A lender that fails to meet this requirement will be subject to civil liability under TILA and administrative enforcement action. The collectability of the loan could be impaired for the life of the loan in the face of foreclosure (because TILA, as revised by the Dodd-Frank Act, gives a borrower of an improperly underwritten loan a defense against foreclosure by way of recoupment or set-off in the face of foreclosure, with no statute of limitations).

As an alternative to underwriting a loan pursuant to the above criteria, a lender could make a “qualified mortgage,” and if certain conditions are met, be afforded a conclusive presumption of compliance with the Ability to Repay Rule (i.e., a “safe harbor” from TILA liability).

There are several types of qualified mortgages created and defined under the final Qualified Mortgage Rule (all of which carry a limit on points and fees of 3 percent of the loan amount, among other things). However, because a borrower is not required to make monthly payments under a reverse mortgage, the Ability to Repay requirements do not apply, so there is no definition of a qualified reverse mortgage under the final Ability to Repay and Qualified Mortgage Rule. Thus, the 3 percent limit on points and fees does not apply to reverse mortgages.

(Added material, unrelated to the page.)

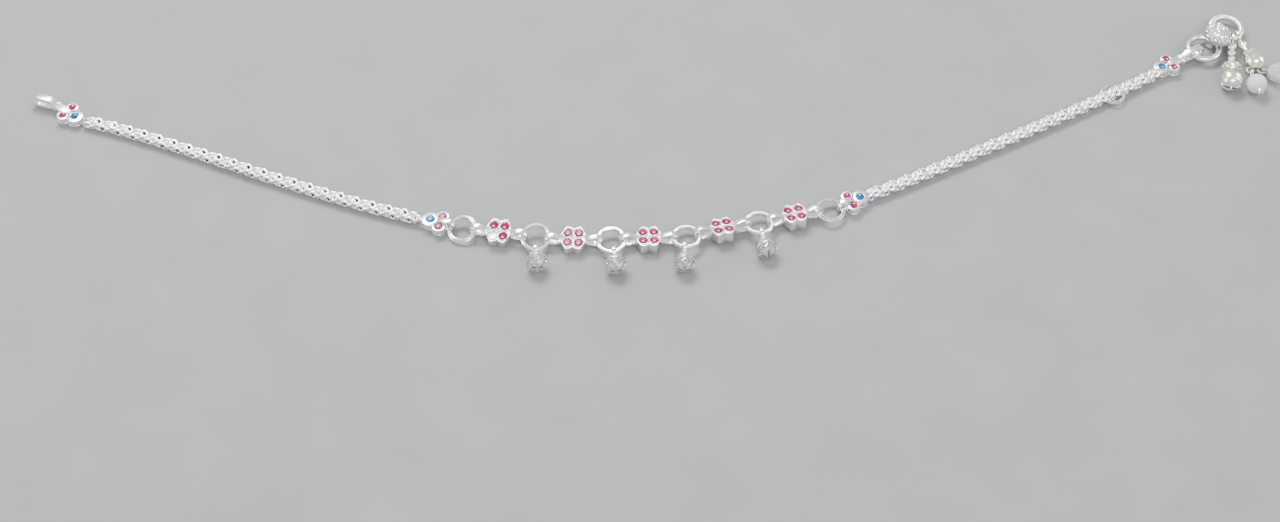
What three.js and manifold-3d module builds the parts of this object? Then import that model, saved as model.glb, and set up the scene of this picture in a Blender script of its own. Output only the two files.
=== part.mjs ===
// Silver payal anklet, unfastened and lying in a shallow curve. Millimetres, +Z up, resting on z = 0.
// Five four-stone flower links are joined by round rings, each with a small bell. Jump rings join
// them to two square woven chains that end in three-stone trefoils, a hook and a ring with a tassel.
import * as THREE from "three";
import { mergeVertices } from "three/addons/utils/BufferGeometryUtils.js";
import Module from "manifold-3d";

const wasm = await Module();
wasm.setup();

// Clearances
const WIRE_PLAY = 0.34; // between a ring's wire and the end of the loop that holds it
const SEAT_PLAY = 0.06; // between a stone and its seat
const CHAIN_GAP = 0.3; // between a chain's end and its trefoil
const TUNNEL_PLAY = 0.2; // round the size ring where it passes through the chain

// Square woven chain
const CHAIN_WIDTH = 2.4;
const LINK_PITCH = 3.6;
const LINK_DIP = 0.2; // how far the weave dips between two links
const CHAIN_CHAMFER = 0.5;
const STEPS_PER_LINK = 4;
const LEFT_LINKS = 22;
const RIGHT_LINKS = 20.5;
// Directions in which each chain leaves the middle, at even steps along its route, in degrees
const CHAIN_ROUTE = {
  left: [164, 161.5, 159, 157.5, 158, 160, 164],
  right: [26, 26.5, 27.4, 27.6, 27.6, 29.6, 33.4],
};

// Flower links
const FLOWER_WIDTH = 5.5;
const FLOWER_HEIGHT = 5.5;
const FLOWER_NOTCH = 2.2; // from the centre to the notch between two petals
const FLOWER_THICKNESS = 2.3;
const PETAL_TIP = 1.5; // how far a petal's tip stands from the flower's middle line
const PETAL_SHOULDER = { x: 2.56, y: 1.24 }; // draws in the edge between a petal's tip and the flower's side
const STONE_SPACING = 2.28;
const FLOWER_STONE = 1.9;

// Loops on the links, each with its hole lying across the anklet
const BAIL_HOLE = 1.05; // radius
const BAIL_BAND = 0.45;
const BAIL_WIDTH = 1.2;
const BAIL_NECK = 0.45;
const BAIL_ROOT = 1.5; // height of the neck where it leaves the link

// Trefoils
const BLUE_LOBE = 1.8; // radius
const PINK_LOBE = 1.35; // radius
const LOBE_SPACING = 2.72; // between the two pink lobes
const LOBE_STEP = 2.25; // from the blue lobe to the line of the pink ones
const TREFOIL_THICKNESS = 2.2;
const LOBE_CHAMFER = 0.3;
const BLUE_STONE = 1.8;
const PINK_STONE = 1.7;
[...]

HOEPA and Counseling Reverse mortgages have been and continue to be exempt from the high-cost mortgage rules under the Home Ownership and Equity Protection Act (HOEPA). The Dodd-Frank Act did not change that. The bureau did, however, propose the implementation of new counseling disclosure rules that would apply to reverse mortgages, but thanks to objections from NRMLA, reverse mortgage lenders will be exempt from the requirement to provide a list of counselors within three days of a consumer’s application. Of course, reverse mortgage lenders must continue to provide counseling disclosure in the manner required by the FHA HECM program rules.

Higher-Priced Appraisal Rule The Higher-Priced Appraisal Rule requires additional procedures for home-secured loans that meet the definition of a higher-priced mortgage loan (for first lien loans, a loan with an APR that is 1.5 percentage points in excess of the average prime offer rate, or APOR). However, after meeting with staff members from several federal agencies and submitting comments on the industry’s behalf, and because the higher-priced calculation does not fit well with reverse mortgages, and detailed appraisal requirements and protections exist under the FHA HECM program, NRMLA was able to convince the agencies to exempt reverse mortgages from this rule.

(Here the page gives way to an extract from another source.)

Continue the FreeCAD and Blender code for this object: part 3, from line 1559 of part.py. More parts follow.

Escrow Rule Dodd-Frank also amended TILA to require creditors to establish and maintain escrow accounts for higher-priced mortgage loans for at least five years. The Escrow Rule amends existing regulations to implement this statutory change. Reverse mortgages are also exempt from this rule.

Conclusion While not all of the CFPB’s seven new rules governing residential mortgage lending and servicing apply to reverse mortgages, the bureau did state that it will issue proposed regulations specific to reverse mortgages in either 2013 or 2014. For an inkling of what those rules might look like, interested parties should look back to rules proposed by the Federal Reserve Board in the fall of 2010 (which were never finalized) and the bureau’s report on reverse mortgages issued in the summer of 2012. Other than speculate, there is little else we can do but trust that our friends at NRMLA will continue to work with the CFPB to ensure that the bureau’s future mandates will help and not hinder the continued offering of HECMs and the return of proprietary reverse mortgages.

For the time being, reverse mortgage companies should count their blessings and be thankful that NRMLA’s comments to these rules led to the industry’s exemption in some cases. Thanks to our dedicated association, more than half of these rules do not apply to the reverse mortgage industry.

Despite this win, there are still new rules that we must implement, including important rules regarding LO compensation and appraisal disclosures, and lenders would be wise to assess their practices now in order to make room for new procedures.

This article represents the views of Jim Milano, and not those of the law firm of Weiner Brodsky Kider PC, or its clients. This article is meant to give a concise overview of new regulations finalized by the CFPB. It is not intended as legal advice.